Still, hope remains that the not-so august body of men and women charged with deciding who is in and who is not will eventually get it right. That was certainly the case this year. All four of the successful candidates should have been in long ago, such is their level of success in their respective fields.

Tillinghast, who died as long ago as 1942, designed the likes of Winged Foot, Bethpage Black, Baltusrol and Quaker Ridge, amidst a sea of other top-class courses. That his inclusion has come more than 70 years after his demise is an absolute disgrace.

The same is true of the newly minted Dame Laura and, to only a slightly lesser extent, Graham and O’Meara.

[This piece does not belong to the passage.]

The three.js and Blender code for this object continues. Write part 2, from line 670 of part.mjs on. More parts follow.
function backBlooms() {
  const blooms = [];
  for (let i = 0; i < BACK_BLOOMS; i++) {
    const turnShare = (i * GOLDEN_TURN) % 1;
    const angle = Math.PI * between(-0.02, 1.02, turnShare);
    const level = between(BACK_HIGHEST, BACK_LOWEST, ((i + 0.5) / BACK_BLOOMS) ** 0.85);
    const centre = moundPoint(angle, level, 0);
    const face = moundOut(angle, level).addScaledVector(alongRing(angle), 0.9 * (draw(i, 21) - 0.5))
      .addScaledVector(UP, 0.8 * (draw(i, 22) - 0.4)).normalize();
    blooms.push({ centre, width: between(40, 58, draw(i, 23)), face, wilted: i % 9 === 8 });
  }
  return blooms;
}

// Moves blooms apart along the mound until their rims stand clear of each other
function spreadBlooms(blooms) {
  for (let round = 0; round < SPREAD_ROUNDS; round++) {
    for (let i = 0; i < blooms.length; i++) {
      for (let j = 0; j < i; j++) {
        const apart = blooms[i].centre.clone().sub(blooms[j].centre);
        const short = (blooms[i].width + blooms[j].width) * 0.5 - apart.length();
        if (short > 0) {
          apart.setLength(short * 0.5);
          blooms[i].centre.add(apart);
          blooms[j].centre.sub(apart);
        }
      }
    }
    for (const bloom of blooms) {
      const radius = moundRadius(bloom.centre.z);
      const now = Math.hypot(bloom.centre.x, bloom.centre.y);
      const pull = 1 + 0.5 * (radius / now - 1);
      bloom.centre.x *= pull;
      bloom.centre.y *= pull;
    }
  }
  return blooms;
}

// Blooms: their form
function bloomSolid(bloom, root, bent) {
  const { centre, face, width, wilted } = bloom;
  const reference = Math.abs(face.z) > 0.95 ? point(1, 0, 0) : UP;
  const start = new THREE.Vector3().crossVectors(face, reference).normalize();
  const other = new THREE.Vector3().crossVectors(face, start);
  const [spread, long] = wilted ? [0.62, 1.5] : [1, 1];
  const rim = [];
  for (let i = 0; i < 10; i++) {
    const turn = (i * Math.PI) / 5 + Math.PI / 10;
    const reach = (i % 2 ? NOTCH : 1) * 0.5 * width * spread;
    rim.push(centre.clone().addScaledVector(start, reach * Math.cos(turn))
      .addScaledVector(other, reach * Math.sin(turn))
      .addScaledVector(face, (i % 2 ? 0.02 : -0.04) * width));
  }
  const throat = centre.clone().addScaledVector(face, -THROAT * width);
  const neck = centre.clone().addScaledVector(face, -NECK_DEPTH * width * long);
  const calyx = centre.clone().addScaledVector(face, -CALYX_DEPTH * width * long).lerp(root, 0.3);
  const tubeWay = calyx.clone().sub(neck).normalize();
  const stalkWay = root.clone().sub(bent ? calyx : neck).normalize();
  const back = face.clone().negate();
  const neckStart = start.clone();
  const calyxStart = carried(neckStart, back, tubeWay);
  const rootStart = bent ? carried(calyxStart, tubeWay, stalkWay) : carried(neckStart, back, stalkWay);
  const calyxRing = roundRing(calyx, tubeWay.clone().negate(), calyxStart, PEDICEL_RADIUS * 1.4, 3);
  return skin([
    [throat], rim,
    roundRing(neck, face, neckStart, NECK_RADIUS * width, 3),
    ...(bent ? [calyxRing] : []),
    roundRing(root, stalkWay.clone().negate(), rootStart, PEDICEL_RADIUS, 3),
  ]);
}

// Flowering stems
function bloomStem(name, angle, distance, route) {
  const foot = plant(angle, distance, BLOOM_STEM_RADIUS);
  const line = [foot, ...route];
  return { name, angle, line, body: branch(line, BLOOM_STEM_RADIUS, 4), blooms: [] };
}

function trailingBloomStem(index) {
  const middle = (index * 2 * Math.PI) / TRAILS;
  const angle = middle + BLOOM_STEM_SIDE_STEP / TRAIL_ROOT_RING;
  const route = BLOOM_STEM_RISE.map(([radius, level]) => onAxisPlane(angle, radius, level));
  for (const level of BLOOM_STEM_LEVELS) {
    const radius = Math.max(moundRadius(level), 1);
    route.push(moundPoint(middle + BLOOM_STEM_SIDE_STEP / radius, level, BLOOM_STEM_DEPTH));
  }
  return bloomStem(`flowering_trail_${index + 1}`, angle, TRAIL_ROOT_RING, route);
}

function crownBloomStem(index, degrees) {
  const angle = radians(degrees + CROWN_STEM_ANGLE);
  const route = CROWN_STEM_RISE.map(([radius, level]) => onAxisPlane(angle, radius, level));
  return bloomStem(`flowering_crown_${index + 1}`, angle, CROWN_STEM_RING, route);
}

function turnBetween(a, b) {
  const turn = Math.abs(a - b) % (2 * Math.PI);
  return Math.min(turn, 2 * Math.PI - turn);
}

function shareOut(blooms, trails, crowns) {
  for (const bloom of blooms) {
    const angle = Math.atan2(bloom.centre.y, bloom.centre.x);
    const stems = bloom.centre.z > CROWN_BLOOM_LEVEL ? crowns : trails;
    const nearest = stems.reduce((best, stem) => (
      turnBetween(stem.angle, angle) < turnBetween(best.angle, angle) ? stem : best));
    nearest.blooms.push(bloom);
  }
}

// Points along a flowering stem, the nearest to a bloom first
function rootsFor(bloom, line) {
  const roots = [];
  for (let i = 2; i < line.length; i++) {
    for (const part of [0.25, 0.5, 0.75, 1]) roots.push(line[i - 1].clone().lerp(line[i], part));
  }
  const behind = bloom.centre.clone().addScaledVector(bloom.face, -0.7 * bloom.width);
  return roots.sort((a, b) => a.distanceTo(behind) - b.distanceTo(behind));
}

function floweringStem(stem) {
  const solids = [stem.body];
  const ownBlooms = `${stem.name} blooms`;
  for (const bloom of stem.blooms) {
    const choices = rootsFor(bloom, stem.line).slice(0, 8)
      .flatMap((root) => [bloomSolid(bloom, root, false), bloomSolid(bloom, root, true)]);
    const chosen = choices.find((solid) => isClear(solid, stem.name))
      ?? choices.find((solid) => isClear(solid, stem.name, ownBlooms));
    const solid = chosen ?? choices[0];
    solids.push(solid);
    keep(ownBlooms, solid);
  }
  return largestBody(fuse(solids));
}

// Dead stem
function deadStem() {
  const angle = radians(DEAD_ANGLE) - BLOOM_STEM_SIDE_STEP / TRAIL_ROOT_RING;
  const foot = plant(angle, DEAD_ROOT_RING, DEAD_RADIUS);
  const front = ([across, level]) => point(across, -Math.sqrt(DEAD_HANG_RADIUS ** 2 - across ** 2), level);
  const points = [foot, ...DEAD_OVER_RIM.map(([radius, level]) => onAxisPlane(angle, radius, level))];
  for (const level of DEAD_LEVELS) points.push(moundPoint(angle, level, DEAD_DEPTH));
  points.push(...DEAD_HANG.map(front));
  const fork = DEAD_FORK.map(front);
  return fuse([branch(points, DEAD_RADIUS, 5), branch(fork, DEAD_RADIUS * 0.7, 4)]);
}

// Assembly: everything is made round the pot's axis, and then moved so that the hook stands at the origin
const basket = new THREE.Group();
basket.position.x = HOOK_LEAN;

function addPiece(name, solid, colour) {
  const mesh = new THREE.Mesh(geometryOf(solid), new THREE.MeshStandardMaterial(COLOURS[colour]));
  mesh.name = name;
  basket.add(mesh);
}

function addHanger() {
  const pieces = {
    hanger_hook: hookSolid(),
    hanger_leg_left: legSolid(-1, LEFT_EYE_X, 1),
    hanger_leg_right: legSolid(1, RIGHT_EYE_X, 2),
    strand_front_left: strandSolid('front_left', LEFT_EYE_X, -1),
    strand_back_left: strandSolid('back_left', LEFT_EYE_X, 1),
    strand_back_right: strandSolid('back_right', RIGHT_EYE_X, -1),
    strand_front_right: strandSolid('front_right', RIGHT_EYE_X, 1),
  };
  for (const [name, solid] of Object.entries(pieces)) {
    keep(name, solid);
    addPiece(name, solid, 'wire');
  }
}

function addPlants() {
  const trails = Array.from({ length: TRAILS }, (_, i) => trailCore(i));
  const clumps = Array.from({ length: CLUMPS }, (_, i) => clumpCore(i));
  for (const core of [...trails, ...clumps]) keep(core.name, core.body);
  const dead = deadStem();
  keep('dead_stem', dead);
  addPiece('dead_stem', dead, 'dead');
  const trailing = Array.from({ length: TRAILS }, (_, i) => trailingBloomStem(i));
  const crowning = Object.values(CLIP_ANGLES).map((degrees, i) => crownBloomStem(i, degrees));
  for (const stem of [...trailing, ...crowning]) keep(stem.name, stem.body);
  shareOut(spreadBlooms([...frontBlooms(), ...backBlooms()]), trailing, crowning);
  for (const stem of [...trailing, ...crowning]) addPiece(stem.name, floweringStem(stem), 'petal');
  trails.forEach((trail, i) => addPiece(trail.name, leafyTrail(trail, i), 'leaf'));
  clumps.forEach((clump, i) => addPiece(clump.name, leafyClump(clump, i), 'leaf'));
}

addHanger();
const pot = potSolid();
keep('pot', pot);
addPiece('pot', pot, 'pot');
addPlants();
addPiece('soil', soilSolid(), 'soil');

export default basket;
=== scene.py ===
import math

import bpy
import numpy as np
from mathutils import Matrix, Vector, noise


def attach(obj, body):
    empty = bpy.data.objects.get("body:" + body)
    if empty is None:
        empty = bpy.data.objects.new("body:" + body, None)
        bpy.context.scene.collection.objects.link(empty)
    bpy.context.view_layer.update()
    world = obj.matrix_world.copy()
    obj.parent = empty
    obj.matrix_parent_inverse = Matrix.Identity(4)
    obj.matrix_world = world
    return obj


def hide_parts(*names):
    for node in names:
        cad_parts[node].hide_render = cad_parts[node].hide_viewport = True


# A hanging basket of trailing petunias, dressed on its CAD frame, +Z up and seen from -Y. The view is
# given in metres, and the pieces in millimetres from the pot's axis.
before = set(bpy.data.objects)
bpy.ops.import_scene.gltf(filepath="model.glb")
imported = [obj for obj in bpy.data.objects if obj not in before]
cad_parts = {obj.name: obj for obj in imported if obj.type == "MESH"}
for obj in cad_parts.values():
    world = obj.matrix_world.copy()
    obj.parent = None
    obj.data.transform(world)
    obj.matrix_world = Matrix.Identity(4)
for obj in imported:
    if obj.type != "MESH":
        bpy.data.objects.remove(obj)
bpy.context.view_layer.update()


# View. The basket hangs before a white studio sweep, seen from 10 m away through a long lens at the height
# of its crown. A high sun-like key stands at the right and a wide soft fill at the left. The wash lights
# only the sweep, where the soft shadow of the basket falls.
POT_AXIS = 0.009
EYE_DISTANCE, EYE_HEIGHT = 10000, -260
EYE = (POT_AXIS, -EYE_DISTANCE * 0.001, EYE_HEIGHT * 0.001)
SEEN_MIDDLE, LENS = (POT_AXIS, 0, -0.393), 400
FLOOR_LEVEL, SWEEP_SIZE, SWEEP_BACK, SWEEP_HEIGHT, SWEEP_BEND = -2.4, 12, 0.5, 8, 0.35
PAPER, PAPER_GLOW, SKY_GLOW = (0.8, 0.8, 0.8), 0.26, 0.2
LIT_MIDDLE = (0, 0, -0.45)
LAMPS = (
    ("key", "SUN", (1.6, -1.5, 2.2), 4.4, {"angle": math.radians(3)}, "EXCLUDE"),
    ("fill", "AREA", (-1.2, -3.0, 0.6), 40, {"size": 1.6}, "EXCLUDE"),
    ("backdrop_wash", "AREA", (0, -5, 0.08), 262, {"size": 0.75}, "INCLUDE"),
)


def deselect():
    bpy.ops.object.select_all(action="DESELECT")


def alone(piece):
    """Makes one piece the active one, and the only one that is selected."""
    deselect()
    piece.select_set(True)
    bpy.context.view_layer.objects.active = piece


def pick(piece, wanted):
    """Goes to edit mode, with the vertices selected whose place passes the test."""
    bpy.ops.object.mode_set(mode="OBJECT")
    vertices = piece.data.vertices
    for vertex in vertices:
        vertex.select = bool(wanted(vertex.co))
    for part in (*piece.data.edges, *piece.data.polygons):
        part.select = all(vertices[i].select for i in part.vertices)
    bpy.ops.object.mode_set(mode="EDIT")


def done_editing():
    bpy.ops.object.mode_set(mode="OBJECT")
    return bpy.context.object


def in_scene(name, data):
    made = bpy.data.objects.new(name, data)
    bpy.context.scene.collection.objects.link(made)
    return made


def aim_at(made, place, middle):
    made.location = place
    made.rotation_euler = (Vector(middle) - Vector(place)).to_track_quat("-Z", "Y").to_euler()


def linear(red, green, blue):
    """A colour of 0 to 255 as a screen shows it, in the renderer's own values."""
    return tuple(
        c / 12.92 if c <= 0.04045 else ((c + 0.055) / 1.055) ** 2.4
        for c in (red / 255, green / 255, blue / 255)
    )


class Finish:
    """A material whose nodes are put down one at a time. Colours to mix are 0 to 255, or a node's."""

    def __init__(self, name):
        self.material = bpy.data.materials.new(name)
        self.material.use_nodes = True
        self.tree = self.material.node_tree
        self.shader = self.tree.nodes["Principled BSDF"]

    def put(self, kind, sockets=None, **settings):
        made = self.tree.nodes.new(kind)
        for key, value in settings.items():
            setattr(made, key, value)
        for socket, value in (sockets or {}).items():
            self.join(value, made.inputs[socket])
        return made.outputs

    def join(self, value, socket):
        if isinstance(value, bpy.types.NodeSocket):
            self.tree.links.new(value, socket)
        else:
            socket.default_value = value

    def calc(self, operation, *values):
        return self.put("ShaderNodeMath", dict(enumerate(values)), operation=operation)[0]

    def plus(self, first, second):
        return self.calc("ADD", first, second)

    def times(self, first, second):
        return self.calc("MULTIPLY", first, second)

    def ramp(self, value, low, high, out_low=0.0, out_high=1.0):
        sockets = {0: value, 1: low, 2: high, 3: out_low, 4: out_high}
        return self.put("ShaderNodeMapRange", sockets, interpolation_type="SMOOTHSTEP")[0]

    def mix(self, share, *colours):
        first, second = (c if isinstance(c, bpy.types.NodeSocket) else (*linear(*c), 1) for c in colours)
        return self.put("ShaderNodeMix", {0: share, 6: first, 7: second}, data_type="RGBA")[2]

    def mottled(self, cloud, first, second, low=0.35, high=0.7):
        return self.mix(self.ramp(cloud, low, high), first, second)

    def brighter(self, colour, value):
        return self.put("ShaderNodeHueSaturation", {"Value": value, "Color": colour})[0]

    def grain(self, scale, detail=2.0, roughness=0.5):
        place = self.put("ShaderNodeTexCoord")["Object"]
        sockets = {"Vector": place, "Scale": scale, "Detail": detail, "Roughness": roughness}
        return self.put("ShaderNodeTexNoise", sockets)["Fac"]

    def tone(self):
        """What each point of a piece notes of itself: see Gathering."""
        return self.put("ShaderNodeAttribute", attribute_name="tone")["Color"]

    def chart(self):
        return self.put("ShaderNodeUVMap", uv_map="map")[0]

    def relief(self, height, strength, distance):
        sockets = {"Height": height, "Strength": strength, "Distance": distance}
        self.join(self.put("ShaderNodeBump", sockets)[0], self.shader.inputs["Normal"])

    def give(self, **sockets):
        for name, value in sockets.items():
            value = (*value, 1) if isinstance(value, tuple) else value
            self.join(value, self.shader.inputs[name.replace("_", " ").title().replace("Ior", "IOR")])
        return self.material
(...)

All three have more impressive credentials than, for example, recent inductees such as Colin Montgomerie and Fred Couples. All three are, for one thing, multiple major champions (Graham is the only Australian in history who has won more than one of the four Grand Slam titles). And all three have, for another, won tournaments all across the globe. Which only goes to show that politics and/or public popularity seem to count for more than actual achievement when it comes to the WGHOF.

Couples gained entry more for being “cool” than for anything else. And the suspicion here is that Monty sneaked in by a back door marked “quid pro quo”, Hall of Fame membership being the Scot’s only exempt route to a (PGA Tour-run) largely moribund over-50s “Champions” Tour in desperate need of personality and celebrity. Just a theory, mind.